There are a couple more things than just the chamber pressure and yield strength of the barrel material to have a safe design.  One is fatigue failure and the other is safety factor.

"Fatigue" is the traditional name for failure due to repeated application of load, such as firing a gun.  The normal practice in steel is to allow twice the strength of the static load stress to reach a point where fatigue failure will not occur, which means if your calculated static load stress is 30,000 psi, then the material strength should be 60,000 psi.  Now in a typical gun, you are not going to reach the 10,000,000 repetitions that represent the no fatigue situation, so you can build to a lesser standard, since the barrel will wear out before it fails in fatigue, but you need to do the real, not backyard, engineering to be able to confidently reach that point.

Safety factor is something that is used to compensate for things that cannot be readily determined, such as exact loads, exact material strength, etc.  It is different for different structures--airplanes have small safety factors as large ones would prevent flight.  This is compensated by frequent inspections and a schedule of part replacement before the expected failure time.  Other structures have large safety factors and don't require special handling, although some inspections and repair as necessary do occur.  Safety factors for guns tend towards the smaller side because they need to be mobile to a large degree.  Their relatively short life span allows operation in the lower end of the fatigue range since no gun reaches a 100,000 cycle life.

Anyway my conclusion is that you should stick to the chamber wall = chamber diameter rule unless you are qualified to do the engineering (and do it) or engage a professional engineer to do the engineering.

[Cat Whisperer]

The first thing you need to consider when seeing numbers such as 26,300 psi chamber pressure is that materials have to resist stress, not pressure, even though the units are the same.  A chamber pressure of 26,300 psi can induce a stress of 26,300 psi or a stress of 100,000 psi depending on the chamber diameter and wall thickness.

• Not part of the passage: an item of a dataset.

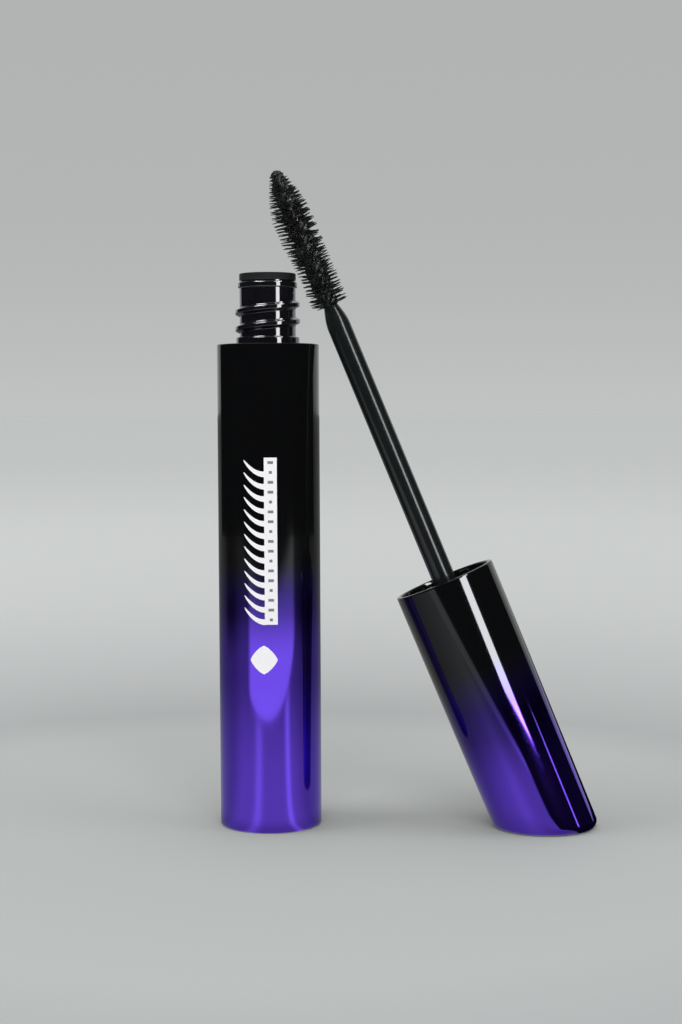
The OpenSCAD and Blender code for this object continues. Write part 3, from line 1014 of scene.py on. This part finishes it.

There are a couple more things than just the chamber pressure and yield strength of the barrel material to have a safe design.  One is fatigue failure and the other is safety factor.

"Fatigue" is the traditional name for failure due to repeated application of load, such as firing a gun.  The normal practice in steel is to allow twice the strength of the static load stress to reach a point where fatigue failure will not occur, which means if your calculated static load stress is 30,000 psi, then the material strength should be 60,000 psi.  Now in a typical gun, you are not going to reach the 10,000,000 repetitions that represent the no fatigue situation, so you can build to a lesser standard, since the barrel will wear out before it fails in fatigue, but you need to do the real, not backyard, engineering to be able to confidently reach that point

Safety factor is something that is used to compensate for things that cannot be readily determined, such as exact loads, exact material strength, etc.  It is different for different structures--airplanes have small safety factors as large ones would prevent flight.  This is compensated by frequent inspections and a schedule of part replacement before the expected failure time.  Other structures have large safety factors and don't require special handling, although some inspections and repair as necessary do occur.  Safety factors for guns tend towards the smaller side because they need to be mobile to a large degree.  Their relatively short life span allows operation in the lower end of the fatigue range since no gun reaches a 100,000 cycle life.

Anyway my conclusion is that you should stick to the chamber wall = chamber diameter rule unless you are qualified to do the engineering (and do it) or engage a professional engineer to do the engineering.

Agree with the conclusion.
Let me say also that if you copy an existing proven design and load it responsibly you'll have a 'safe' piece.

ENGINEERING a design considers ALL the aspects of design, materials and loading. 

As I've said before, I've seen a cannon explode from about 15' away.  You've GOT TO KNOW if it's a cannon or a bomb when you light the fuse.